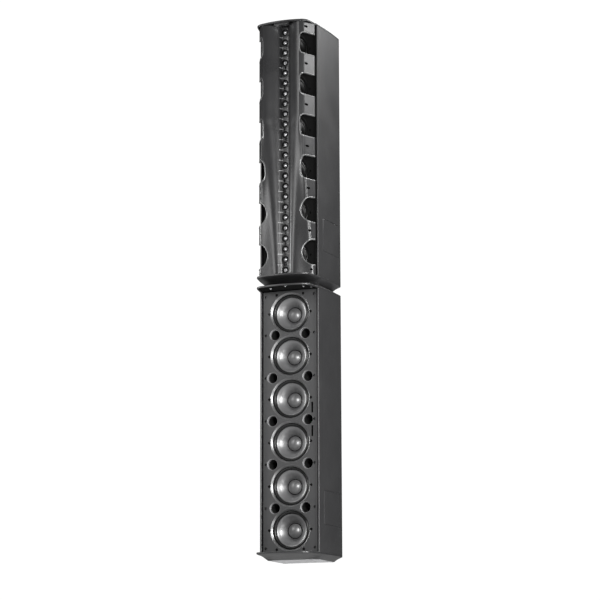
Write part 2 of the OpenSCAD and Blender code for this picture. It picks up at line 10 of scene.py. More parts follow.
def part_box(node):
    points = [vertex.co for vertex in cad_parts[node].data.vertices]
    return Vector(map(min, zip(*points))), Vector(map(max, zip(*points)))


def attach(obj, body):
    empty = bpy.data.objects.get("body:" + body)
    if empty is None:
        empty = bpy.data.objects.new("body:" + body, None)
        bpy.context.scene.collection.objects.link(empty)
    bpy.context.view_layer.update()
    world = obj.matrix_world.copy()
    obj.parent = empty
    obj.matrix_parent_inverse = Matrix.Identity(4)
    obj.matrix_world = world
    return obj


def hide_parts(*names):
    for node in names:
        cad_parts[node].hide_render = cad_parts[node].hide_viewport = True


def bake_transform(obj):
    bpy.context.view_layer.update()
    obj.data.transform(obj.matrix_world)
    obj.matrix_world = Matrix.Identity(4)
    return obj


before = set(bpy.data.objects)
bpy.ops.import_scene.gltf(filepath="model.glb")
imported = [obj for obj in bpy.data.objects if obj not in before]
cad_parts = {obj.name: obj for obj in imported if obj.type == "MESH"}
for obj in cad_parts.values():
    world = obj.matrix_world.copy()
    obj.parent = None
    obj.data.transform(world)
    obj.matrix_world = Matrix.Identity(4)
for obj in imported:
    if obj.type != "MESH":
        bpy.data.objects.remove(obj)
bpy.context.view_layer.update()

MM = 0.001
TAU = 2 * math.pi

# ---------------------------------------------------------------- places, read from the frame
BAFFLE_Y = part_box("lf_baffle")[0].y
BACK_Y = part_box("lf_back_panel")[1].y
HALF_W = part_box("lf_bottom_cap")[1].x
CAP_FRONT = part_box("lf_bottom_cap")[0].y
SIDE_Z0, SIDE_Z1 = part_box("lf_side_right")[0].z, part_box("lf_side_right")[1].z
LIP_H = 6 * MM
PAN_H = SIDE_Z0 - LIP_H
CAB_H = SIDE_Z1 - SIDE_Z0 + 2 * LIP_H
CABINETS = {"lf": PAN_H, "hf": 3 * PAN_H + CAB_H}
MID = CAB_H / 2
WALL = 6 * MM
WALL_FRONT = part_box("lf_side_right")[0].y
PANEL_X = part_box("lf_back_panel")[1].x

WOOFER_PITCH = 163 * MM
WOOFER_Z = [MID + WOOFER_PITCH * (i - 2.5) for i in range(6)]
ROW_Z = [z + WOOFER_PITCH / 2 for z in WOOFER_Z[:-1]]
EDGE_SCREW_Z = [MID - 474 * MM] + ROW_Z + [MID + 474 * MM]
TWEETER_PITCH = WOOFER_PITCH / 4
TWEETER_Z = [MID + TWEETER_PITCH * (i - 11.5) for i in range(24)]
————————
STATED GOAL: Out of the material above, select every line that holds the string "before".

EXPECTED ANSWER:
before = set(bpy.data.objects)
imported = [obj for obj in bpy.data.objects if obj not in before]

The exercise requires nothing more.